Table 1 gives the round complexity and communication bandwidth of the different operations involved in computing a single layer in a CNN for the secureNN protocol. $Linear_{m,n,v}$ denotes a matrix multiplication of dimension $m\times n$ with $n\times v$ . $Conv2d_{m,i,f,o}$ denotes a convolutional layer with input $m\times m$ , i input channels, a filter of size $f\times f$ , and o output channels. DReLU denotes the binary calculation if a value is greater than 0 for a single value. Mul denotes a single value multiplication. A single ReLU operation is composed of a DReLU and a Mul operations. The round complexity of a convolution layer is 2, while the total round complexity of ReLU layer is 10.

All communication is measured for $l$ -bit inputs (64-bit for PySyft) and $p$ denotes the field size (67 for PySyft), for more details see (Wagh, Gupta, and Chandran 2019). ReLU clearly dominates the process.

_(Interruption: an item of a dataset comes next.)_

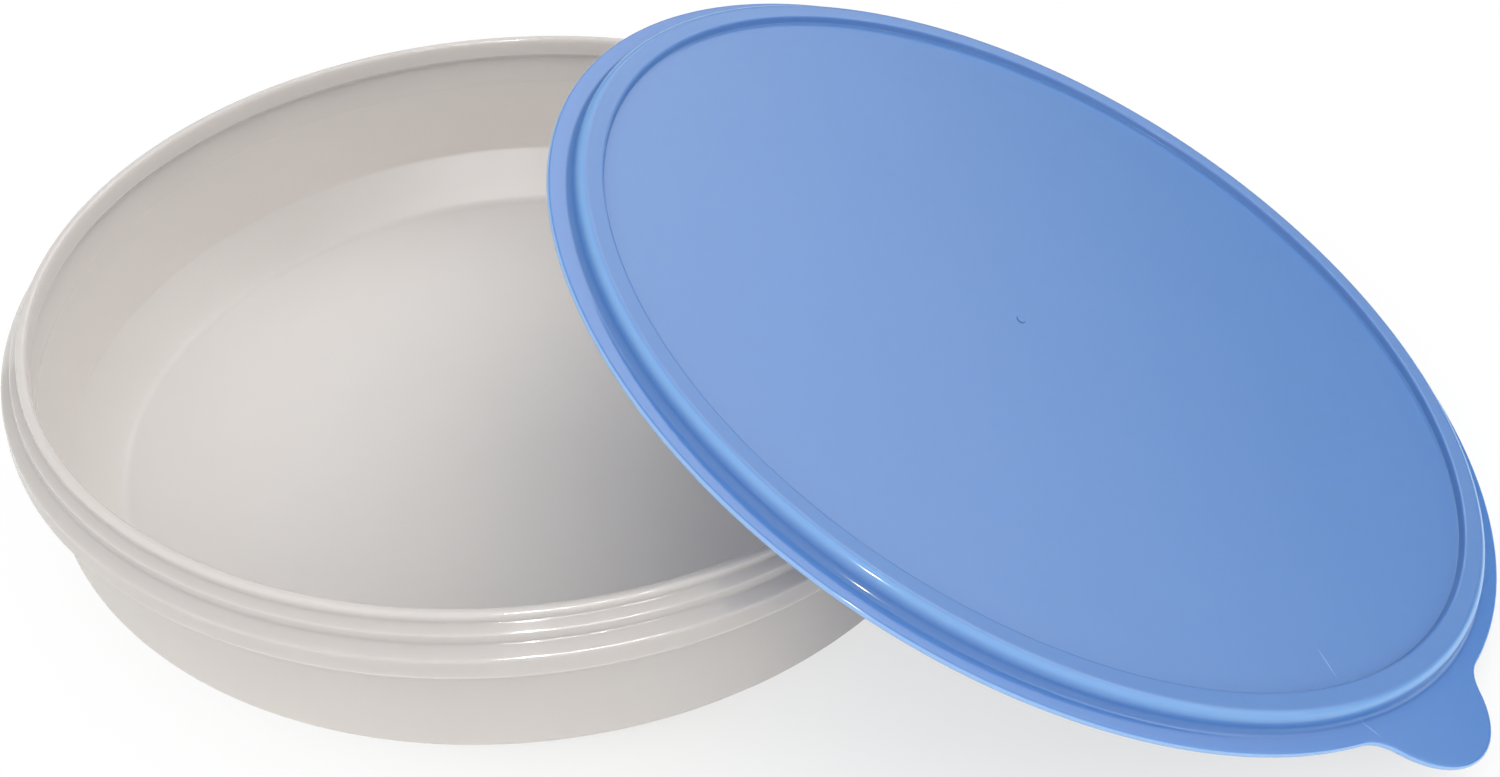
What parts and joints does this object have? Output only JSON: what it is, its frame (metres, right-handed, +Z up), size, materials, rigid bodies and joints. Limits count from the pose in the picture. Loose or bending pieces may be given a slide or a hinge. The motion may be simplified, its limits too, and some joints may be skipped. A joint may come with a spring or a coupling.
{
  "type": "freezer container",
  "caption": "Round shallow food container with a collar under its lip, and a flat press-on lid with a raised sealing ring and a thumb tab, leaning on the rim.",
  "frame": {"origin": "centre of the container's base, on the table", "axes": "+Z up along the container's axis; +X is the way the lid leans, from the container's axis to the lid's low edge on the table"},
  "size_m": [0.3216, 0.219, 0.0828],
  "materials": {
    "container": "milky translucent polypropylene, satin gloss",
    "lid": "soft blue polyethylene, satin"
  },
  "bodies": {
    "container": {"container": "container"},
    "lid": {"lid": "lid"}
  },
  "joints": [
    {"name": "lid_lift", "type": "slide", "parent": "container", "child": "lid", "axis": [0, 0, 1], "range_m": [0, 0.06]}
  ]
}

Protocol	Rounds	Communication
$Linear_{m,n,v}$	$2$	$(2mn+2nv+mv)l$
$Conv2d_{m,i,f,o}$	$2$	$(2m^{2}f^{2}i+2f^{2}oi+m^{2}o)l$
DReLU	$8$	$(8logp+19)l\approx 83l$
Mul	$2$	$5l$

Table 1: Round and communication complexity for secureNN protocols. Linear and convolutional layers require just 2 round of communication. ReLU operation requires both DReLU and Mul operations, totaling in 10 rounds of communication. See text for further details.

We evaluate the run times of our models on a single Intel Core i5 CPU and 8GB RAM, which lets us evaluate improvement in performance. In our setting both the model and the data are shared between 2 parties (Alice and Bob), the third party doesn’t hold shares but helps with common randomness and computations. In our setting all 3 parties live on the same machine and do not communicate over the network, so all running times do not consider network latency.

CIFAR-10

For the CIFAR-10 dataset, we use a CNN that is based on the architecture proposed in MiniONN (Liu et al. 2017). See table 2. The network consists of a sequence of convolutions, ReLU, max pooling, and fully connected layers. We replaced the max pooling operation with average pooling, to reduce ReLU count. The number of ReLU operations in the first and second layers account for about $75\%$ of all ReLU operations, so we focus on them.

SVHN and Fashion-MNIST

For the SVHN and the Fashion-MNIST datasets, we use the CNNs in tables 3 and 4, respectively. Since they are small networks we focus on the first ReLU layer of the networks. For SVHN the first layer accounts for 92% of all ReLU operations, and for Fashion-MNIST the first layer accounts for 60%.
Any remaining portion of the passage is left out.